§ Direction
Extract, word for word, every line from the one containing "module petal_stone(i, j)" through the one containing "obj.parent = empty", with both end lines kept.
--- Start ---
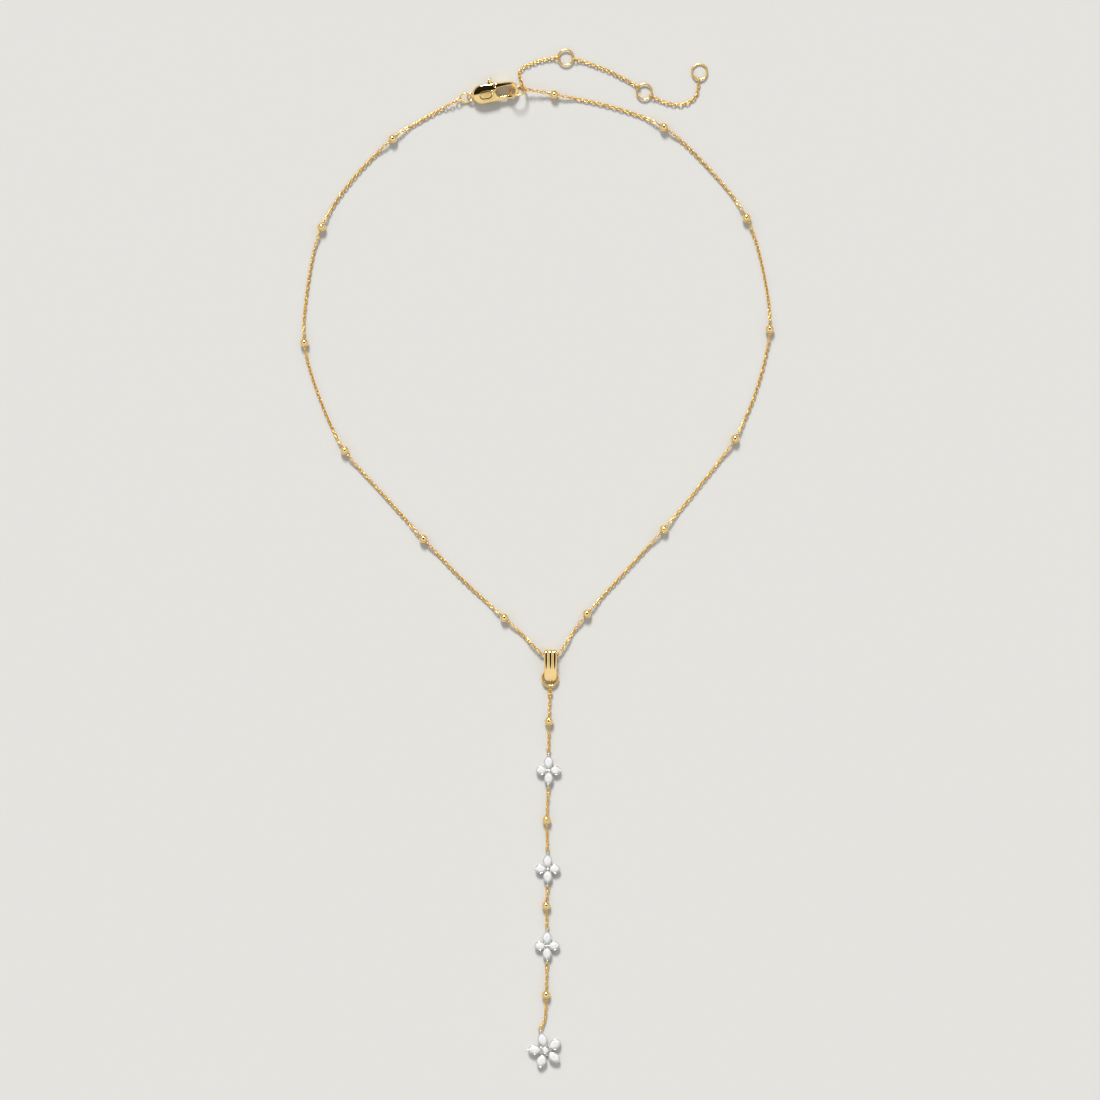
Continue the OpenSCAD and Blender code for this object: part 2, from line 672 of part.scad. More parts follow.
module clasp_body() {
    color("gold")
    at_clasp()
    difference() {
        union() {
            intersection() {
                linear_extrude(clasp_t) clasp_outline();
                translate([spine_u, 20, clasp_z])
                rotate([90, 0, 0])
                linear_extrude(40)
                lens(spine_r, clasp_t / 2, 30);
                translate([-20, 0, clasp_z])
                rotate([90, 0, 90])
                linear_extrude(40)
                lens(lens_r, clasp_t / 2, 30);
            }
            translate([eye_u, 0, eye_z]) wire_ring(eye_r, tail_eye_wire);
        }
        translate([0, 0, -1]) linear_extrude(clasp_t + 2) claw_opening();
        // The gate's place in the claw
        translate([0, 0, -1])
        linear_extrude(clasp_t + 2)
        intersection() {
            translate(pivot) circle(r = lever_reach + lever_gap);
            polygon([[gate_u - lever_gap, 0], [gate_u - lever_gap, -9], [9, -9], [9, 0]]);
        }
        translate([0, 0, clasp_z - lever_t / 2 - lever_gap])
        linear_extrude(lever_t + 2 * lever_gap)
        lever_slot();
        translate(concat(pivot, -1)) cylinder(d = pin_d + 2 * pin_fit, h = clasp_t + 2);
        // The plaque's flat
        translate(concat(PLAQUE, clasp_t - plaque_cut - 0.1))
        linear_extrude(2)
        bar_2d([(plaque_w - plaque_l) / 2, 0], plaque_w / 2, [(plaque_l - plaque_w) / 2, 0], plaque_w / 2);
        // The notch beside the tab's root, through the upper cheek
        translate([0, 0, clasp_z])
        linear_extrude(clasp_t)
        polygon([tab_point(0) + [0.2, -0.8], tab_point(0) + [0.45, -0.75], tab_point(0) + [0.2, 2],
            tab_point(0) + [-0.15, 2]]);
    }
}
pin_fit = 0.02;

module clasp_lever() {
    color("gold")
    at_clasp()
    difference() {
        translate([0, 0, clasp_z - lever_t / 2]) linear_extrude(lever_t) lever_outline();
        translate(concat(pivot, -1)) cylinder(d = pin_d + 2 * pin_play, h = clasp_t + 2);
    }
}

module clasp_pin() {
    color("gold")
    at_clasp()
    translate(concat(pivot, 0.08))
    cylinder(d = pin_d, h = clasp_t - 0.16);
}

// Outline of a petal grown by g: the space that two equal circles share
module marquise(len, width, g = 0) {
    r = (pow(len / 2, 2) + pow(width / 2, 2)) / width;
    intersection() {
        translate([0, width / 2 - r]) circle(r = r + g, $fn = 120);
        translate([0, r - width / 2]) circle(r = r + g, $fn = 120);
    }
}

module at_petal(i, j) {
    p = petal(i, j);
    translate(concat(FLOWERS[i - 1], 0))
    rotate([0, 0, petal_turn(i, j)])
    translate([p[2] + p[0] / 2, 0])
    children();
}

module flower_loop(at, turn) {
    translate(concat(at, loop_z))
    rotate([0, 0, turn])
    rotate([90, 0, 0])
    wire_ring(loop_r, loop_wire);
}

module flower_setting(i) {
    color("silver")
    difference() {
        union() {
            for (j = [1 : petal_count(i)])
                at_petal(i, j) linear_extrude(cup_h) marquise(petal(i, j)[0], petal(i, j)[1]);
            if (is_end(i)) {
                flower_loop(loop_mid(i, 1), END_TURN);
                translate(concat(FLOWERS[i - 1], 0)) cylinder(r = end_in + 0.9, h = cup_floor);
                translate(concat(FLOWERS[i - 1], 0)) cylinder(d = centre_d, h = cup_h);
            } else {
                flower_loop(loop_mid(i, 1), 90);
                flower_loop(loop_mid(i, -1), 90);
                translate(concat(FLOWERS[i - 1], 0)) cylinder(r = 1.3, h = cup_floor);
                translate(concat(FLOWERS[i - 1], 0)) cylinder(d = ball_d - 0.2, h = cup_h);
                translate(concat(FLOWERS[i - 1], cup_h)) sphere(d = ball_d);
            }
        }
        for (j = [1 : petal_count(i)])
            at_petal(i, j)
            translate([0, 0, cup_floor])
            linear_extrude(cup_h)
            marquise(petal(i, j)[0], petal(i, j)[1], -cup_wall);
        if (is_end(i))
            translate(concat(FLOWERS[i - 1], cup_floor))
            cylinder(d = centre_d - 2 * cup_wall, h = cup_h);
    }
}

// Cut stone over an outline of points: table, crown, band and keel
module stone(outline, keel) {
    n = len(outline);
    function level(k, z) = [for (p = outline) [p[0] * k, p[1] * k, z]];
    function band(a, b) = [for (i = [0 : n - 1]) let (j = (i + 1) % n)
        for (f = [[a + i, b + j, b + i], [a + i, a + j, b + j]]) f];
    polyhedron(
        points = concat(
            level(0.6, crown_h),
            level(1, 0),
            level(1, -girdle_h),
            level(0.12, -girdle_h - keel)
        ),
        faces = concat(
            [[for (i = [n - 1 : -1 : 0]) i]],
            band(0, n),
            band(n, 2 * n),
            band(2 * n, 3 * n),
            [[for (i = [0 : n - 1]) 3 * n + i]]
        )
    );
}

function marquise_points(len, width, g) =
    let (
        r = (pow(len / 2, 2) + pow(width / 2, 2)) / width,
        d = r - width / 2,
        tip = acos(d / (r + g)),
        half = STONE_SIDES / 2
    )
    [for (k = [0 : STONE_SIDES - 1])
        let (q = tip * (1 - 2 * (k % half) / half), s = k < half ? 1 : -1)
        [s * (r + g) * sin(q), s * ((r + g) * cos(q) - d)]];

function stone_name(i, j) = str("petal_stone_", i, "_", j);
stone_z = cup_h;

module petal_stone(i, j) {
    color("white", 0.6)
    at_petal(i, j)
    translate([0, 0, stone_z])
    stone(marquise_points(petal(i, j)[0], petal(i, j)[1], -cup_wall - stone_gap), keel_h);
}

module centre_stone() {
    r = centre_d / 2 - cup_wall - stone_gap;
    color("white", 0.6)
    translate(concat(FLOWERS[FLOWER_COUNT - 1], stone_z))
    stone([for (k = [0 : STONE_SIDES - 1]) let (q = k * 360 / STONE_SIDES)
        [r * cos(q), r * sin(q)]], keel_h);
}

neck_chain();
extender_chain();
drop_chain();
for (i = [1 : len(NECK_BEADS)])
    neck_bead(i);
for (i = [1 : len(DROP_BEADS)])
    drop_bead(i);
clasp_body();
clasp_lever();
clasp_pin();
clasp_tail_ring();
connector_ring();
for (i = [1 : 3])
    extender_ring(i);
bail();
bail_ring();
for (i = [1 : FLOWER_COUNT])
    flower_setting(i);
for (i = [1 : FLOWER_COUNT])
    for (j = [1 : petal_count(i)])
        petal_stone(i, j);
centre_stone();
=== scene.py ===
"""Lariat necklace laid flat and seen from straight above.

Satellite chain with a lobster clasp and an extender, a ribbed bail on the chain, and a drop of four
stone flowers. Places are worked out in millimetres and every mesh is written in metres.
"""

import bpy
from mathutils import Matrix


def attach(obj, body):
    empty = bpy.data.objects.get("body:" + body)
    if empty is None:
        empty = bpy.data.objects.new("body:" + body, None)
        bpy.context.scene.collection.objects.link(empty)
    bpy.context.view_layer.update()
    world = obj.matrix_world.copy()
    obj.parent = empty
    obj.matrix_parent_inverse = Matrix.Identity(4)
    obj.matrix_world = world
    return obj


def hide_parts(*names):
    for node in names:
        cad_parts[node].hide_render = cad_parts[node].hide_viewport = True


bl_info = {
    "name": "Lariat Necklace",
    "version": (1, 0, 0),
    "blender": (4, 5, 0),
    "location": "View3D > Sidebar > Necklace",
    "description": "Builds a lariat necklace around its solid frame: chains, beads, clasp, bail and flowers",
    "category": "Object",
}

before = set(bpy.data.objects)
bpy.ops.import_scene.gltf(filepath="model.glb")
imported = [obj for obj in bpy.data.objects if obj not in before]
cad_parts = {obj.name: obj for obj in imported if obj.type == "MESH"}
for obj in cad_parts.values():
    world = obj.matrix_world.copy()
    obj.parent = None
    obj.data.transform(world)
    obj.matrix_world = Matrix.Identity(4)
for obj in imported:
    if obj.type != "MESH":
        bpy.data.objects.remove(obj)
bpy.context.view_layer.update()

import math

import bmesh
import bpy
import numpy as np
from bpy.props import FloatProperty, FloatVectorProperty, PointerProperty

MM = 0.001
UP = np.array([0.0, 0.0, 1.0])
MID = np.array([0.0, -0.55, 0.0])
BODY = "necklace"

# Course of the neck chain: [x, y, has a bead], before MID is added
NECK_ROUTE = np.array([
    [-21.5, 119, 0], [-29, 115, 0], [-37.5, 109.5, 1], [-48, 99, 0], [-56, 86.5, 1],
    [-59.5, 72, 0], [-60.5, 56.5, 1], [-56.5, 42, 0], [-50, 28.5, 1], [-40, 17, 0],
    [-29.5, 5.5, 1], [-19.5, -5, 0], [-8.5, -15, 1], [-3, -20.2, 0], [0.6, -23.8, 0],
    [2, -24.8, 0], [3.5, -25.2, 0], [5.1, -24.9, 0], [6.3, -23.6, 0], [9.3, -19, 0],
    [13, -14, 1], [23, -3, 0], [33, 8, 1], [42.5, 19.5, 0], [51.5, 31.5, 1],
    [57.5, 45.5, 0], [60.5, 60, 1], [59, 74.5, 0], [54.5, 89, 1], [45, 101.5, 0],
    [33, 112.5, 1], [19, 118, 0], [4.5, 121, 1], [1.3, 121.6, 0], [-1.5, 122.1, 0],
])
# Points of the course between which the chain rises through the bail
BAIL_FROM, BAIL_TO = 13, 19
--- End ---
§ Task output
module petal_stone(i, j) {
    color("white", 0.6)
    at_petal(i, j)
    translate([0, 0, stone_z])
    stone(marquise_points(petal(i, j)[0], petal(i, j)[1], -cup_wall - stone_gap), keel_h);
}

module centre_stone() {
    r = centre_d / 2 - cup_wall - stone_gap;
    color("white", 0.6)
    translate(concat(FLOWERS[FLOWER_COUNT - 1], stone_z))
    stone([for (k = [0 : STONE_SIDES - 1]) let (q = k * 360 / STONE_SIDES)
        [r * cos(q), r * sin(q)]], keel_h);
}

neck_chain();
extender_chain();
drop_chain();
for (i = [1 : len(NECK_BEADS)])
    neck_bead(i);
for (i = [1 : len(DROP_BEADS)])
    drop_bead(i);
clasp_body();
clasp_lever();
clasp_pin();
clasp_tail_ring();
connector_ring();
for (i = [1 : 3])
    extender_ring(i);
bail();
bail_ring();
for (i = [1 : FLOWER_COUNT])
    flower_setting(i);
for (i = [1 : FLOWER_COUNT])
    for (j = [1 : petal_count(i)])
        petal_stone(i, j);
centre_stone();
=== scene.py ===
"""Lariat necklace laid flat and seen from straight above.

Satellite chain with a lobster clasp and an extender, a ribbed bail on the chain, and a drop of four
stone flowers. Places are worked out in millimetres and every mesh is written in metres.
"""

import bpy
from mathutils import Matrix


def attach(obj, body):
    empty = bpy.data.objects.get("body:" + body)
    if empty is None:
        empty = bpy.data.objects.new("body:" + body, None)
        bpy.context.scene.collection.objects.link(empty)
    bpy.context.view_layer.update()
    world = obj.matrix_world.copy()
    obj.parent = empty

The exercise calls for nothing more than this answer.